**Supplied information**:
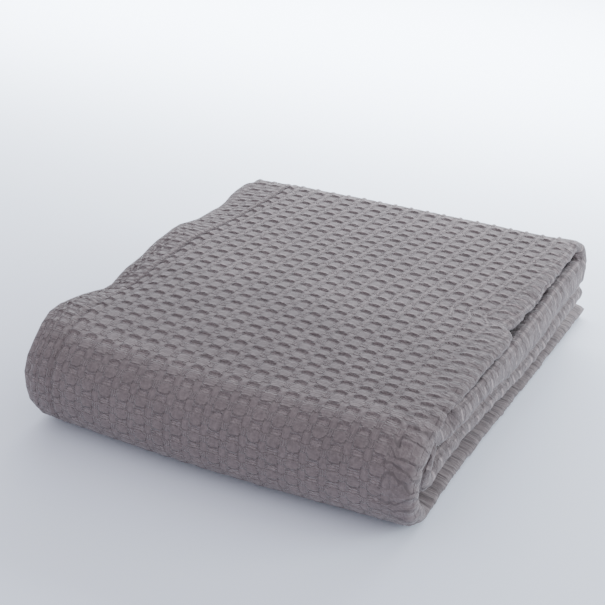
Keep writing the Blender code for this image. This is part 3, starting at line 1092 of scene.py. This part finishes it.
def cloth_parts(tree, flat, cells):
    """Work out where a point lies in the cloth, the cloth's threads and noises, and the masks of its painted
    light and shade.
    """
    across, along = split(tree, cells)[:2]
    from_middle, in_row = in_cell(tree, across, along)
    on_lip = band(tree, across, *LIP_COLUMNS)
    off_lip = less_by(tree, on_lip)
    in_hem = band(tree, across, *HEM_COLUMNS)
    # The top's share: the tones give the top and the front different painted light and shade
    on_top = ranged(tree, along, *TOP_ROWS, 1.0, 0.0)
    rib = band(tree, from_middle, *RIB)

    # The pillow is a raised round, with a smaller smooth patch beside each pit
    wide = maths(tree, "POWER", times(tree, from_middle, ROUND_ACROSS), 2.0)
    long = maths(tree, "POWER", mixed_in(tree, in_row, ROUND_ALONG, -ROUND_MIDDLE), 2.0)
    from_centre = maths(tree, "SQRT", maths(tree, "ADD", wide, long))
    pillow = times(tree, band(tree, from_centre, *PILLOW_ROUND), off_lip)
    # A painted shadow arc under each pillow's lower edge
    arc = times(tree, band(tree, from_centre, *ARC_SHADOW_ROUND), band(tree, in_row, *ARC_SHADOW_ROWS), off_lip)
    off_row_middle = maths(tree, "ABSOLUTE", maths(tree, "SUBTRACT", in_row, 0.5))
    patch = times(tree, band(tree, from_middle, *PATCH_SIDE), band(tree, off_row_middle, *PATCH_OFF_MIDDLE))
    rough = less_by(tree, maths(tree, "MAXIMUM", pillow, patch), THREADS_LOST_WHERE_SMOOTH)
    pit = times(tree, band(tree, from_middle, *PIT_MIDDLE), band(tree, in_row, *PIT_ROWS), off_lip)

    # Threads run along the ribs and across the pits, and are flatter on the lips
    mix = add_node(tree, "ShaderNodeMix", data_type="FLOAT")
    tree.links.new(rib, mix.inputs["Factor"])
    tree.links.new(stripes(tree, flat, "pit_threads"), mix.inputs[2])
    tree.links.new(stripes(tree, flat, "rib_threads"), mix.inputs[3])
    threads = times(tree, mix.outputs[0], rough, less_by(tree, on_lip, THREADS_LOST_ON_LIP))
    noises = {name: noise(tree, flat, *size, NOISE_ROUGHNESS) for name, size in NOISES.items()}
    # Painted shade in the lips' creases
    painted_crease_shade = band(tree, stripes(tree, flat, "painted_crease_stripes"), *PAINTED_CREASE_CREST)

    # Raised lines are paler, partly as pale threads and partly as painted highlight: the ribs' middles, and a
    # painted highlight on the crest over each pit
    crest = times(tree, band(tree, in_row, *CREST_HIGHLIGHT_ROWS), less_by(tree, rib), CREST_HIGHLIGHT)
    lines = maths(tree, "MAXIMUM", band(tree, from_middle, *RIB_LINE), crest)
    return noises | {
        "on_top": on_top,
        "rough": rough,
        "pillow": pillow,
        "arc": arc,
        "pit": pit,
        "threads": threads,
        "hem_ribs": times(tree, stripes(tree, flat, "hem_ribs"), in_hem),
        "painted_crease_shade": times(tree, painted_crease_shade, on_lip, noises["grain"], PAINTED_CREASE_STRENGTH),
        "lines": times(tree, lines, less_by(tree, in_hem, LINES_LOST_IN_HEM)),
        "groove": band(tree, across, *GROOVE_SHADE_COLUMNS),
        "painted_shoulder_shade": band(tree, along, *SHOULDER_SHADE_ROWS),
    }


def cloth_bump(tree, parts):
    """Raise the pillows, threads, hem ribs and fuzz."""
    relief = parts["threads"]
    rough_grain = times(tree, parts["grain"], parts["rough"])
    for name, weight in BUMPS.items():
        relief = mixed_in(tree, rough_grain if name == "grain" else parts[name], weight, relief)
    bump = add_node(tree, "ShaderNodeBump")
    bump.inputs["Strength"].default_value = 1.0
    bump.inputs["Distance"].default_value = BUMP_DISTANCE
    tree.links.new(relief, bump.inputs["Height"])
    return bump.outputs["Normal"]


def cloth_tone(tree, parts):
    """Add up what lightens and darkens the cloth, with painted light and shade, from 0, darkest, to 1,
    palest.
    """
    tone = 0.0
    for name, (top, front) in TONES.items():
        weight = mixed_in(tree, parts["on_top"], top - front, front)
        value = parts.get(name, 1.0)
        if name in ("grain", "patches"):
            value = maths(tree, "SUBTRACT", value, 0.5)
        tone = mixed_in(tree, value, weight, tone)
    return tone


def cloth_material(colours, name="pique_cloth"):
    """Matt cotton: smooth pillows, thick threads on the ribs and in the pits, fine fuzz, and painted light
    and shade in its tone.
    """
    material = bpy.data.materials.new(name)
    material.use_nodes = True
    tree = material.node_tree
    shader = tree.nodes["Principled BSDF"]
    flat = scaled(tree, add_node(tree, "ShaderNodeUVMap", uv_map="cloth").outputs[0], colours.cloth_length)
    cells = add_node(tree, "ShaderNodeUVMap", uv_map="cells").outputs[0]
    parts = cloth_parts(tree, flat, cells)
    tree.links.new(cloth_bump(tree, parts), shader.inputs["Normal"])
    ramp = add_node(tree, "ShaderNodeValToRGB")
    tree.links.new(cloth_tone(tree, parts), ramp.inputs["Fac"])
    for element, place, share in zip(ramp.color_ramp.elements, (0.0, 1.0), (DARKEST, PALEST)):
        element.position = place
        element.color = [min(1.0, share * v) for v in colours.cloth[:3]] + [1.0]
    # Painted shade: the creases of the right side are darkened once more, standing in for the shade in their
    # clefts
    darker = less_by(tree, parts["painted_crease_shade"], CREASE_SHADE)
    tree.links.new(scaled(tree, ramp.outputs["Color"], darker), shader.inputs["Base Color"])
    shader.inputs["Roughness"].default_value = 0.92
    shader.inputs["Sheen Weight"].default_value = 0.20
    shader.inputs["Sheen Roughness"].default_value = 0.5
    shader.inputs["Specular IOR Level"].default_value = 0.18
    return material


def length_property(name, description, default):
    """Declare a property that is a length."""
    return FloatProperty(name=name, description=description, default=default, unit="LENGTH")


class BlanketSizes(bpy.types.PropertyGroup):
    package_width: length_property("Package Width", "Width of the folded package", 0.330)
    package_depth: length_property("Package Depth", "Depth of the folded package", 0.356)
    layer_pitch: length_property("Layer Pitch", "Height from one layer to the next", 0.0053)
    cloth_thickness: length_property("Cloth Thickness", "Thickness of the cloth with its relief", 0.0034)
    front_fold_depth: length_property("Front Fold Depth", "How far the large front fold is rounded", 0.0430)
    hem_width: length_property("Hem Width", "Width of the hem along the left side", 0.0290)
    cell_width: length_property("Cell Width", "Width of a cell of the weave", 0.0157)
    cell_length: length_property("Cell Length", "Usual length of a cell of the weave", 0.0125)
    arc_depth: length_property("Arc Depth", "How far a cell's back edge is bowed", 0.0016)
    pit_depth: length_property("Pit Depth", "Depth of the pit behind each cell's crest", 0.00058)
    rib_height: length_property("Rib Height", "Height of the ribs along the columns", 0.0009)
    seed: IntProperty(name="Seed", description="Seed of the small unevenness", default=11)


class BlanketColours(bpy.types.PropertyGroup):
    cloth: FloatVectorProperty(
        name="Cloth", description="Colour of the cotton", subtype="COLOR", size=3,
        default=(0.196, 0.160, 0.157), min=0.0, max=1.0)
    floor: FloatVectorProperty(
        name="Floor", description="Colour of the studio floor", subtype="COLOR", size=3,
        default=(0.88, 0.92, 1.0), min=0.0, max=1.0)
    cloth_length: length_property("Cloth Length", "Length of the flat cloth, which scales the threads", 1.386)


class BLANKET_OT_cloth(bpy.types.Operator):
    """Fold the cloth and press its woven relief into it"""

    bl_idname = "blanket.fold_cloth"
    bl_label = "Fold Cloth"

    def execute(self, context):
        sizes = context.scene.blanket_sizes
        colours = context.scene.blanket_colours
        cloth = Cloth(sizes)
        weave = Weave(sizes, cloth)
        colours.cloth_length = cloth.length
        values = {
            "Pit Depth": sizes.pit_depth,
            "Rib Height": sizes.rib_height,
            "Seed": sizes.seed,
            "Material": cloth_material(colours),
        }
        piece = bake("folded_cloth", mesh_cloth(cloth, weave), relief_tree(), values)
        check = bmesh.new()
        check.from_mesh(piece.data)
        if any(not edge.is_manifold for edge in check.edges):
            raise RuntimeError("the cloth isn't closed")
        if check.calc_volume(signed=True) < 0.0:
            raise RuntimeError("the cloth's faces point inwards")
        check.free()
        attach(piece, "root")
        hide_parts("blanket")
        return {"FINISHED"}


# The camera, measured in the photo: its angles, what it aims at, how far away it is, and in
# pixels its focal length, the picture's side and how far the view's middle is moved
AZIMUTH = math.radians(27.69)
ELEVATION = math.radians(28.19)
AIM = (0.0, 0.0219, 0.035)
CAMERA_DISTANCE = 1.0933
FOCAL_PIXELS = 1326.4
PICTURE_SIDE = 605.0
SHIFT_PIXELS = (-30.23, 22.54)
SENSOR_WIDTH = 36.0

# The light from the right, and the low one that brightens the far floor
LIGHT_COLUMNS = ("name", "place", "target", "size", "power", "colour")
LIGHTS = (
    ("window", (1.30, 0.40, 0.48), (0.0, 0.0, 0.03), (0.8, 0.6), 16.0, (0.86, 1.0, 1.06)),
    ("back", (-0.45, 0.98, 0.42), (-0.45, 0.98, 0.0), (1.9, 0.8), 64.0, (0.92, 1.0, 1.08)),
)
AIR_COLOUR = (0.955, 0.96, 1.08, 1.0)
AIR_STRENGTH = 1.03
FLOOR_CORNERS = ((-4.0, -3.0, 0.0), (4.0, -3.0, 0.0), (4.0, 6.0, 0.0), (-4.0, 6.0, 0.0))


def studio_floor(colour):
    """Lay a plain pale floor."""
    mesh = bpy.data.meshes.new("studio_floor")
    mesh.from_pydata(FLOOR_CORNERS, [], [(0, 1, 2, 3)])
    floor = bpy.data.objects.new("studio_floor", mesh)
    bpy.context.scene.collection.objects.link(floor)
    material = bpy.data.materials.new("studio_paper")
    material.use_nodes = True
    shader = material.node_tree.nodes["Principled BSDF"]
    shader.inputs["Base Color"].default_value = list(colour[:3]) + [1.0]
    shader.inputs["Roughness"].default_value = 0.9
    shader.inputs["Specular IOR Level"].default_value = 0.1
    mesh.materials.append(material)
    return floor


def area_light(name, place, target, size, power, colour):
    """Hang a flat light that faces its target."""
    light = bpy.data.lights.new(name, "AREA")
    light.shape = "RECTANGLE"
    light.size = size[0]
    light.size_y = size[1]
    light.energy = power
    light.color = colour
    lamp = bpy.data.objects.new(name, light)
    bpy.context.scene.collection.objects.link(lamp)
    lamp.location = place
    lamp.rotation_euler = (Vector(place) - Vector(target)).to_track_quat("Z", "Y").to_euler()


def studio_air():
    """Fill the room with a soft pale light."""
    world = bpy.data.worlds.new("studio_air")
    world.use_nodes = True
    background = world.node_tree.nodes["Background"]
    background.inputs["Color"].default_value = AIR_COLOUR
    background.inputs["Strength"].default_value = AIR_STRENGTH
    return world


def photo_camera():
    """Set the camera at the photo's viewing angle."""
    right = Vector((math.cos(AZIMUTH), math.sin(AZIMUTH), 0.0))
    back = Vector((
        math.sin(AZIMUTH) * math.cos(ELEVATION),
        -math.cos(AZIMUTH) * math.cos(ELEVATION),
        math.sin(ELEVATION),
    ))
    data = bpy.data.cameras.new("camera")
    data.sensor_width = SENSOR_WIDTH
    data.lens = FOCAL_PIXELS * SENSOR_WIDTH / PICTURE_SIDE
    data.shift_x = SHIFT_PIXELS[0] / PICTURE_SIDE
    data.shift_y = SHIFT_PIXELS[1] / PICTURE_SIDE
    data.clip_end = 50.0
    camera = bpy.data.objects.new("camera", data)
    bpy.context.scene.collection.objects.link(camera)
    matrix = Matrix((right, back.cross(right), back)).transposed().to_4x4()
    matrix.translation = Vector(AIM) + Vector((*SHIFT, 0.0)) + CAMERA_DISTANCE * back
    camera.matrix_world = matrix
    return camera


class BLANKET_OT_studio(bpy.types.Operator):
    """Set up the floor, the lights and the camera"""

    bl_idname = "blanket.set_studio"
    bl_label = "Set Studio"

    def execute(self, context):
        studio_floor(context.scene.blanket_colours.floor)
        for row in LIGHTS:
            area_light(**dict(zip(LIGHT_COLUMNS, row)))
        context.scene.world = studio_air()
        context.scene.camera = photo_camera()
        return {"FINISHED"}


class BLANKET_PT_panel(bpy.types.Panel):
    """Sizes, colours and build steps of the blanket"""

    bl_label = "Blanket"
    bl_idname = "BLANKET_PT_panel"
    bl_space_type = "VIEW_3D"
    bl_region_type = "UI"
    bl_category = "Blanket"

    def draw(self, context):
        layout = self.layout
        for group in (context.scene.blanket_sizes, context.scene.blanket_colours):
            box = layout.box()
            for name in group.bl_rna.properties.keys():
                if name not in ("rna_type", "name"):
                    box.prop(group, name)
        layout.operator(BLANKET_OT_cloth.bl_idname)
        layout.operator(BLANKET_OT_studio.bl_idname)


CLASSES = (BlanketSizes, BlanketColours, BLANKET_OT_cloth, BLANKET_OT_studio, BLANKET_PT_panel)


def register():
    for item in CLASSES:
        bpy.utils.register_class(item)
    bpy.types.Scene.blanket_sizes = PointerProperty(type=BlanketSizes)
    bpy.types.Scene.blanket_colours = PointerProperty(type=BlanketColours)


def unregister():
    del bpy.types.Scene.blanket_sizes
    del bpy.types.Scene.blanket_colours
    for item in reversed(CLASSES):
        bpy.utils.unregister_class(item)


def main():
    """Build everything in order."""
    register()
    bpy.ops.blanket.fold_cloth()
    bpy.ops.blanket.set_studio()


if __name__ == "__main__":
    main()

**Exercise description**:
Every line that holds the word "piece" should be extracted.

**Finished exercise**:
        piece = bake("folded_cloth", mesh_cloth(cloth, weave), relief_tree(), values)
        check.from_mesh(piece.data)
        attach(piece, "root")